To find \(P(B \,|\, A')\), we use the formula for conditional probability:

\(P(B \,|\, A') = \frac{P(B \cap A')}{P(A')}\)

First, calculate \(P(A')\):

The total number of outcomes when throwing two dice is 36. The event \(A\) (sum less than 6) includes the outcomes: (1,1), (1,2), (1,3), (1,4), (2,1), (2,2), (2,3), (3,1), (3,2), (4,1). There are 10 outcomes, so \(P(A) = \frac{10}{36}\).

Thus, \(P(A') = 1 - P(A) = 1 - \frac{10}{36} = \frac{26}{36}\).
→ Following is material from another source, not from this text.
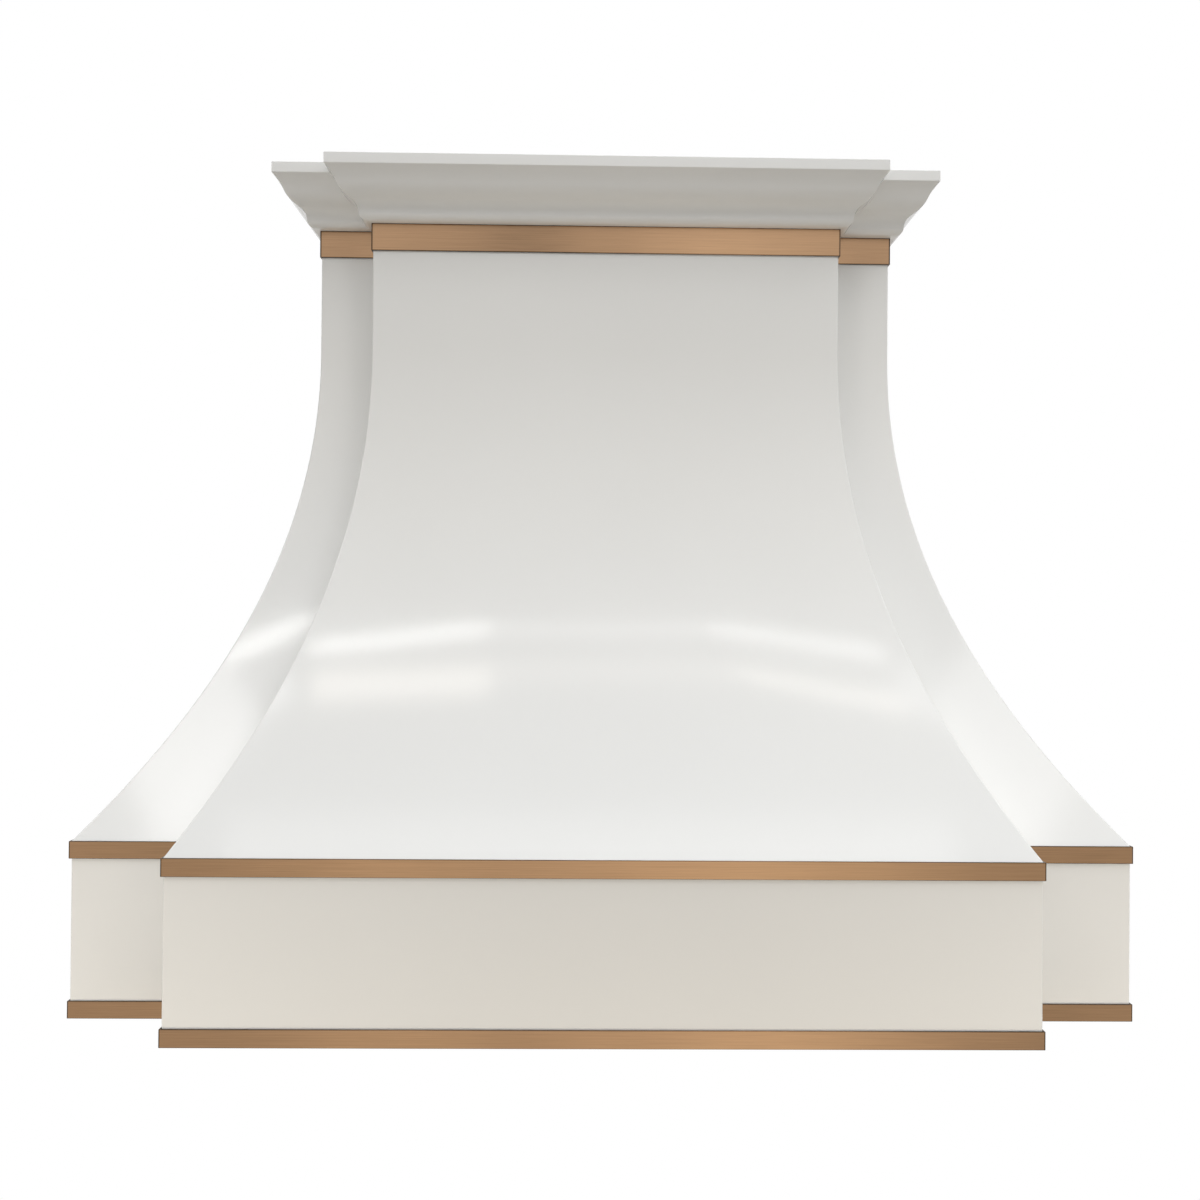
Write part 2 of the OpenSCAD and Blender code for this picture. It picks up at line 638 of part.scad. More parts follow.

Next, calculate \(P(B \cap A')\):

The event \(B\) (difference at most 2) includes outcomes where the difference between the numbers is 0, 1, or 2. The outcomes that satisfy \(B \cap A'\) are those that are not in \(A\) but satisfy \(B\). There are 16 such outcomes.

Thus, \(P(B \cap A') = \frac{16}{36}\).

Now, substitute these into the conditional probability formula:

\(P(B \,|\, A') = \frac{\frac{16}{36}}{\frac{26}{36}} = \frac{16}{26} = \frac{8}{13}\)